Donnaville book launch
Donnaville
Donna Minkowitz’s hell-bent, boundary-busting novel DONNAVILLE, in which different parts of the author attack each other, bed each other, and try to save each other from a terrifying jail inside.
Can they burn the prison down? Will anyone succeed at having sex with the Divine Mother?

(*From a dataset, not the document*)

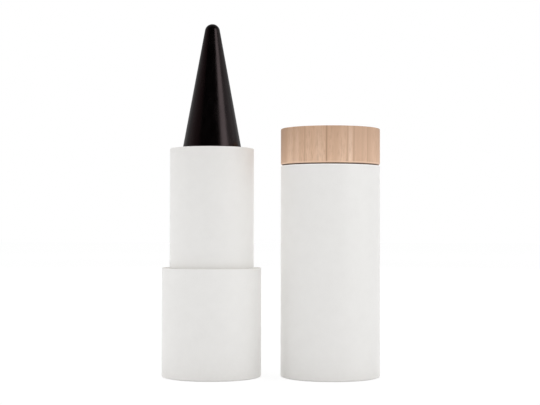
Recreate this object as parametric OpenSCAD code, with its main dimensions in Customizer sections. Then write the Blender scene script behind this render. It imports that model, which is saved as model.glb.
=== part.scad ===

A multi-gender, multi-sexuality, queer as f internal quest.
Donna Minkowitz
Donna Minkowitz is the Lambda Literary Award-winning author of the memoirs Growing
Up Golem and Ferocious Romance: What My Encounters with the Right Taught Me
about Sex, God, and Fury. Author Mary Gaitskill has celebrated her as "original,
energetic, witty, and meaty,” and Kirkus has praised the "defiant and playful energy" of
her work. She was the Village Voice’s longtime columnist on queer politics and culture,
and a columnist for The Advocate. Her writing has appeared in the New York Times
Book Review, The Nation, Slate, and Salon, and she has frequently gone undercover to
report on the far right. Minkowitz is the recipient of a GLAAD Media Award, an
Exceptional Merit Media Award, an Art Omi residency, and an award for outstanding
journalism from NLGJA: the Association of LGBTQ+ Journalists. According to director
Kimberly Peirce, the movie "Boys Don't Cry" was directly inspired by Minkowitz's 1994
Village Voice article about Brandon Teena. Minkowitz hosts the Lit Lit literary open mic
series in Beacon.
in conversation with
Michael Bogdanffy-Kriegh
Michael Bogdanffy-Kriegh is a self trained fine art photographer living and working in Beacon, NY. S/He also writes short stories and essays. He/r essays can be found online at essaysonattentionpaid.com. He/r short stories have twice been featured in Twice Told, a local series featuring writers paired with a visual artist whose work inspires the stories of the artists. S/He has also been the featured visual artist for Twice Told. Michael reads his work from time to time at Lit Lit, a literary open mic program hosted by Donna Minkowitz.